We have invested Rs 8,300 crore for capacity expansion to 18 mtpa, along with complexity enhancement to 11.8, and are investing another Rs 1,700 crore in the optimisation project that will take capacity to 20 mtpa. The overall capex, therefore, stands at Rs 10,000 crore. Till date, we have invested about $5 billion in the Vadinar Refinery complex.

The increase in complexity will enable the refinery to process over 80 per cent of heavy / ultra heavy crude, which is available at lower prices and still produce high quality Euro IV/V products, resulting in substantial increase in the refinery margins going forward.

Is there a market for ultra-low sulphur fuels?
Euro IV and V grade petrol and diesel are the main low sulphur fuels. The equivalent of Euro IV in India is BS IV (Bharat Stage IV). All motor vehicles in the top 20 Indian cities (by population) are required to comply with BS IV norms. Further, 30 cities will be added to this gradually. Hence, there is robust domestic demand for these products.

EOL is targeting newer markets such as Australia, New Zealand and North-West Europe and the US for Euro IV/V petrol and diesel.

What is the quantum of exports from Vadinar? Are the export market needs being met through your refinery in the UK?
Exports account for about 35-40 per cent of our refinery's revenues. At present, our product exports comprising naphtha and gasoline, usually go into the Far East and South Asian countries. Fuel oil is exported to both Arab Gulf and Singapore markets.

Stanlow Refinery is mainly focussed on the domestic market in the UK. By virtue of Stanlow being a port-based facility, it gives us the option to make inroads into the UK and European markets.

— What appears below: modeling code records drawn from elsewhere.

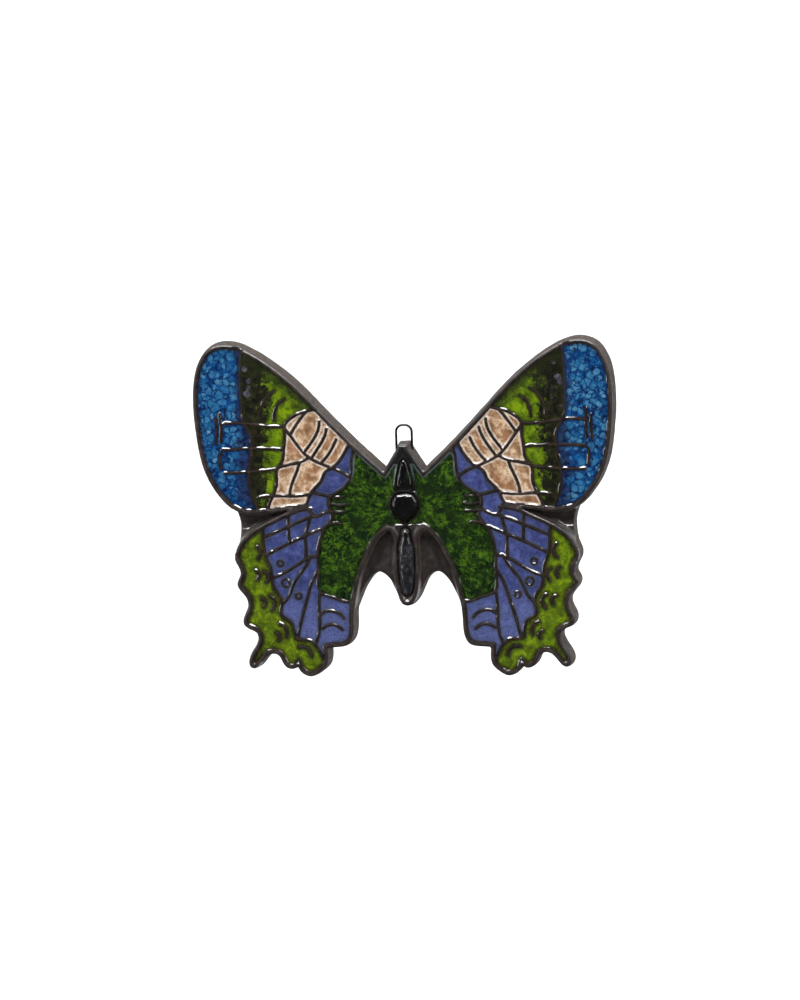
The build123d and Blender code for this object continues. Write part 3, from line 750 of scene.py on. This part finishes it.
def make_clay(material):
    rings = [slab] + pool_rings
    near = Nearness(rings)
    inner = grid_inside(rings, FINE, 0.06, near)
    every = np.vstack(rings + [inner])
    depth = clay_depth(every)
    shell = Shell()
    front = shell.add(every, depth, to_pool(every))
    shell.cap(triangles(rings, inner), front)
    # pool walls and floors
    base = len(slab)
    for ring in pool_rings:
        span = range(base, base + len(ring))
        floor = shell.add(ring, FLOOR - 0.02)
        shell.wall([front[i] for i in span][::-1], floor[::-1])
        base += len(ring)
    floors = range(len(every), len(every) + sum(map(len, pool_rings)))
    shell.cap(triangles(pool_rings), floors)
    # the cut edge of the slab, leaning outwards towards the back
    normal = outward(slab)
    ripple = 0.05 * fbm(slab, 2.0, 5.0)[:, None] * normal
    row = [front[i] for i in range(len(slab))]
    edge_depth = depth[:len(slab)]
    for share in (0.93, 0.8, 0.6, 0.4, 0.2, 0.06, 0.0):  # of the thickness, from the front to the back
        lean = DRAFT * (1 - share) - (0.0 if share else BACK_ROUND)
        bulge = 0.06 * math.sin(math.pi * share)
        here = slab + normal * (lean + bulge) + ripple * min(1.0, 4 * (1 - share))
        nxt = shell.add(here, edge_depth * share)
        shell.wall(row, nxt)
        row = nxt
    # flat back with the recess for the pin bar
    back_ring = slab + normal * (DRAFT - BACK_ROUND) + ripple
    mouth = shell.add(recess, 0.0)
    back_near = Nearness([back_ring, recess])
    back_inner = grid_inside([back_ring, recess], BACK_STEP, 0.4, back_near)
    inner_ids = shell.add(back_inner, 0.015 * fbm(back_inner, 3.0, 9.0))
    shell.cap(triangles([back_ring, recess], back_inner), row + mouth + inner_ids, front=False)
    deep = shell.add(recess, RECESS)
    shell.wall(deep, mouth)
    shell.cap(triangles([recess]), deep, front=False)
    shell.build("clay_relief", material, "clay_body")


looks = {
    "tip_blue_glaze": blue_glaze(),
    "forewing_green_glaze": forewing_green_glaze(),
    "cream_glaze": cream_glaze(),
    "forewing_violet_glaze": violet_glaze("forewing_violet_glaze"),
    "hindwing_violet_glaze": violet_glaze("hindwing_violet_glaze"),
    "dark_green_glaze": dark_green_glaze(),
    "lime_margin_glaze": lime_margin_glaze(),
}
make_clay(stoneware())
for side in ("left", "right"):
    for glaze in GLAZES:
        make_pool(f"{side}_{glaze}", looks[glaze])
make_pool("body_black_glaze", body_black_glaze())


# ---------------------------------------------------------------- wire loop and pin back

METALS = {
    "wire_loop": metal("dark_wire", (62, 62, 66), 0.28, 0.6, (3.0, 3.0, 3.0)),
    "pin_bar": metal("nickel_steel", (196, 192, 184), 0.24, 0.7),
    "hinge_rivet": metal("rivet_steel", (186, 182, 174), 0.3, 0.7, (6.0, 6.0, 2.0)),
    "pin_stem": metal("pin_steel", (204, 204, 204), 0.16, 0.5, (0.6, 20.0, 20.0)),
    "catch_rotor": metal("catch_steel", (190, 186, 178), 0.26, 0.7, (8.0, 8.0, 8.0)),
}


def carry(node, material, bevel_mm):
    """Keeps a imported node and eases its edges."""
    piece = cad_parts[node]
    piece.data.materials.clear()
    piece.data.materials.append(material)
    weld = piece.modifiers.new("weld", "WELD")
    weld.merge_threshold = 1e-6
    if bevel_mm:
        bevel = piece.modifiers.new("bevel", "BEVEL")
        bevel.width = bevel_mm * MM
        bevel.segments = 3
        bevel.limit_method = "ANGLE"
        bevel.angle_limit = math.radians(35)
    for polygon in piece.data.polygons:
        polygon.use_smooth = True
    piece.modifiers.new("normals", "WEIGHTED_NORMAL")


carry("wire_loop", METALS["wire_loop"], 0)
carry("pin_bar", METALS["pin_bar"], 0.08)
carry("hinge_rivet", METALS["hinge_rivet"], 0.1)
carry("pin_stem", METALS["pin_stem"], 0.06)
carry("catch_rotor", METALS["catch_rotor"], 0.06)
carry("adhesive_pad", epoxy(), 0.08)


# ---------------------------------------------------------------- stage, light, camera

def backdrop():
    """Pale floor that curves up behind the object; seen from behind, the curved wall isn't there."""
    level, bend_from, radius = -62, 120, 160
    profile = [(-9000, level), (bend_from, level)]
    for a in np.linspace(0.05, math.pi / 2, 16):
        profile.append((bend_from + radius * math.sin(a), level + radius - radius * math.cos(a)))
    profile.append((bend_from + radius, 900))
    verts = []
    for x in (-1500, 1500):
        verts += [(x * MM, y * MM, z * MM) for y, z in profile]
    n = len(profile)
    faces = [(i, n + i, n + i + 1, i + 1) for i in range(n - 1)]
    mesh = bpy.data.meshes.new("backdrop")
    mesh.from_pydata(verts, [], faces)
    mesh.polygons.foreach_set("use_smooth", [True] * len(mesh.polygons))
    look = Look("backdrop")
    tone = look.ramp(look.noise(0.004, 2), (0.3, (238, 240, 242)), (0.7, (246, 247, 249)))
    mesh.materials.append(look.finish(tone, 0.9))
    unseen = look.node("ShaderNodeBsdfTransparent")
    chosen = look.node("ShaderNodeMixShader")
    look.put(chosen.inputs[0], look.node("ShaderNodeNewGeometry").outputs["Backfacing"])
    look.put(chosen.inputs[1], look.shader.outputs[0])
    look.put(chosen.inputs[2], unseen.outputs[0])
    look.put(look.out.inputs[0], chosen.outputs[0])
    floor = bpy.data.objects.new("backdrop", mesh)
    bpy.context.scene.collection.objects.link(floor)
    floor.visible_glossy = False


def softbox(name, place_mm, size_mm, watts, aim=(0, 0, 0)):
    light = bpy.data.lights.new(name, "AREA")
    light.shape = "RECTANGLE"
    light.size, light.size_y = size_mm[0] * MM, size_mm[1] * MM
    light.energy = watts
    lamp = bpy.data.objects.new(name, light)
    lamp.location = Vector(place_mm) * MM
    lamp.rotation_mode = "QUATERNION"
    lamp.rotation_quaternion = (Vector(aim) * MM - lamp.location).to_track_quat("-Z", "Y")
    bpy.context.scene.collection.objects.link(lamp)
    return lamp


def camera(azimuth, elevation, roll, aim_mm, width_mm, lens=150.0):
    """Long lens: the frame's long side spans width_mm at the aim point."""
    data = bpy.data.cameras.new("camera")
    data.lens, data.sensor_width = lens, 36.0
    cam = bpy.data.objects.new("camera", data)
    a, e = math.radians(azimuth), math.radians(elevation)
    back = Vector((math.sin(a) * math.cos(e), -math.cos(a) * math.cos(e), math.sin(e)))
    cam.location = (Vector(aim_mm) + back * (width_mm * lens / 36.0)) * MM
    cam.rotation_mode = "QUATERNION"
    turn = (-back).to_track_quat("-Z", "Y")
    cam.rotation_quaternion = turn @ Quaternion((0, 0, 1), math.radians(roll))
    data.clip_start, data.clip_end = 0.01, 40
    bpy.context.scene.collection.objects.link(cam)
    bpy.context.scene.camera = cam


def surround():
    """Dim below and in front, bright above and behind; the camera itself sees it pale all round."""
    world = bpy.data.worlds.new("world")
    bpy.context.scene.world = world
    world.use_nodes = True
    sky = world.node_tree
    place = sky.nodes.new("ShaderNodeTexCoord")
    split = sky.nodes.new("ShaderNodeSeparateXYZ")
    lift = sky.nodes.new("ShaderNodeMath")
    lift.operation = "ADD"
    glow = sky.nodes.new("ShaderNodeMapRange")
    glow.interpolation_type = "SMOOTHSTEP"
    for socket, value in zip(glow.inputs[1:5], (-0.6, 0.8, 0.035, 0.75)):
        socket.default_value = value
    path = sky.nodes.new("ShaderNodeLightPath")
    seen = sky.nodes.new("ShaderNodeMath")
    seen.operation = "MAXIMUM"
    sky.links.new(place.outputs["Generated"], split.inputs[0])
    sky.links.new(split.outputs["Y"], lift.inputs[0])
    sky.links.new(split.outputs["Z"], lift.inputs[1])
    sky.links.new(lift.outputs[0], glow.inputs[0])
    sky.links.new(glow.outputs[0], seen.inputs[0])
    sky.links.new(path.outputs["Is Camera Ray"], seen.inputs[1])
    background = sky.nodes["Background"]
    background.inputs[0].default_value = (0.92, 0.93, 0.94, 1.0)
    sky.links.new(seen.outputs[0], background.inputs[1])


backdrop()
softbox("key", (-40, -400, 470), (520, 90), 2.3)
glint = softbox("glint", (-20, -410, 480), (620, 230), 6.0)
glint.visible_diffuse = False  # a large reflector seen only in the glaze's highlights
softbox("right", (430, -240, 160), (100, 240), 0.4)
softbox("left", (-440, -240, 20), (90, 240), 0.3)
softbox("behind", (0, 60, 500), (900, 300), 2.6, (0, 200, 0))
surround()
bpy.context.scene.view_settings.view_transform = "Standard"
camera(8.5, 8.0, -1.85, (-1.0, -2.0, -0.75), 164.6)
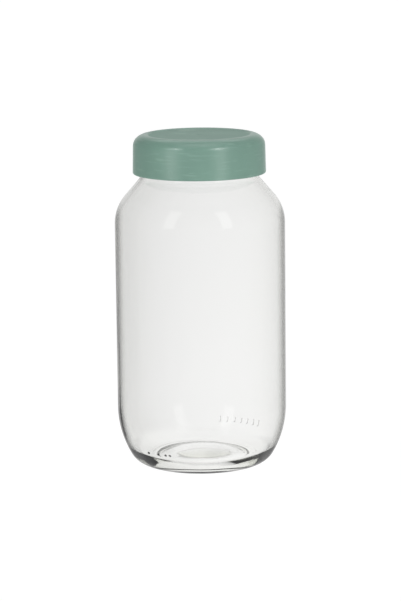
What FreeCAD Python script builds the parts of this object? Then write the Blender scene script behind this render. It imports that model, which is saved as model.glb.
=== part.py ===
"""One-litre clear glass jar with a screw-on moulded plastic cap.

Three separate pieces: the pressed-and-blown glass jar, the screw cap, and the foam sealing
liner that sits loose under the cap's top.  Millimetres, +Z up, origin at the centre of the
ring that the jar stands on.  Every piece is a solid of revolution about Z; the jar and the cap
also carry four-start thread segments that share one helix lead.
"""

import math
import os

import FreeCAD
import Part

# ---- driving dimensions, mm and degrees ------------------------------------------------

BODY_R = 50.0            # outer radius of the cylindrical body
WALL = 2.8               # glass wall of body, shoulder and neck

BEARING_R_OUT = 31.5     # flat ring that the jar stands on
BEARING_R_IN = 28.3
HEEL_TIGHT_R = 12.6      # lower arc of the heel
HEEL_WIDE_R = 56.2       # upper arc of the heel
HEEL_SPLIT = 30.1        # how far the wide arc turns

SHOULDER_START_Z = 143.6
SHOULDER_R = 24.7
SHOULDER_TURN = 40.8     # slope of the shoulder's cone from vertical
NECK_R = 34.4            # outer radius of the neck under its threads
NECK_FILLET_R = 5.0
RIM_Z = 192.6            # top of the glass
RIM_ROUND = 1.1

PUSH_TILT = 8.0          # slope of the push-up dome where it meets its wall
PUSH_WALL_TILT = 34.0    # slope of the short wall inside the bearing ring
PUSH_WALL_LENGTH = 0.8
PUSH_TOP_ROUND = 2.0
PUSH_FOOT_ROUND = 1.5

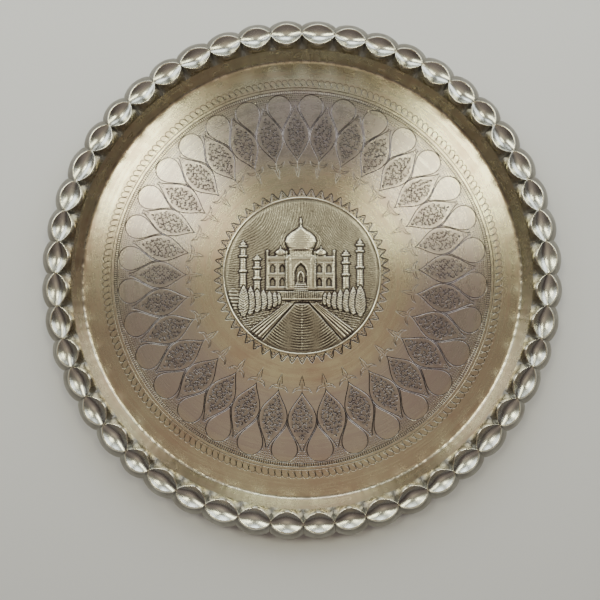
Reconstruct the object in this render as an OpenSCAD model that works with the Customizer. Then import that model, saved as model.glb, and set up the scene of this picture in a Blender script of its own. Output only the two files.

Does India have excess refining capacity?
In the near term, Indian refining capacity will be in surplus because of several PSU refineries being commissioned — Bina by Bharat Petroleum, Guru Gobind refinery in Bhatinda by a joint venture between Hindustan Petroleum and Mittal Energy. However, we see a substantial upswing in domestic demand for petroleum products, especially diesel, which is expected to be in deficit by 2015-16.

Also, the market for petrol is growing at 11 per cent and 8 per cent for diesel. Transport fuel demand is expected to grow at similar rates for the next 4-5 years.

Is Essar Oil looking for more downstream opportunities overseas?
At this point, we are not specifically looking at any downstream opportunities overseas. The major capex programme is now on the verge of completion.

Has your refinery started selling jet fuel (ATF)?
We produce very little quantity of ATF and even that is largely for our Group's captive consumption. ATF has a negligible contribution to our revenues or product mix.

With the Government allowing airlines to import ATF directly, what are the implications for Indian refineries?
India produces almost twice the quantity of ATF it consumes. It exports the remaining quantity. Hence, it would be paradoxical that the country will need to import the very commodity it exports in large quantities only because the VAT / sales tax structure on the product is considered unaffordable by airlines.

However, in our view, this will be extremely difficult, considering the high level of complexities involved in the handling of ATF.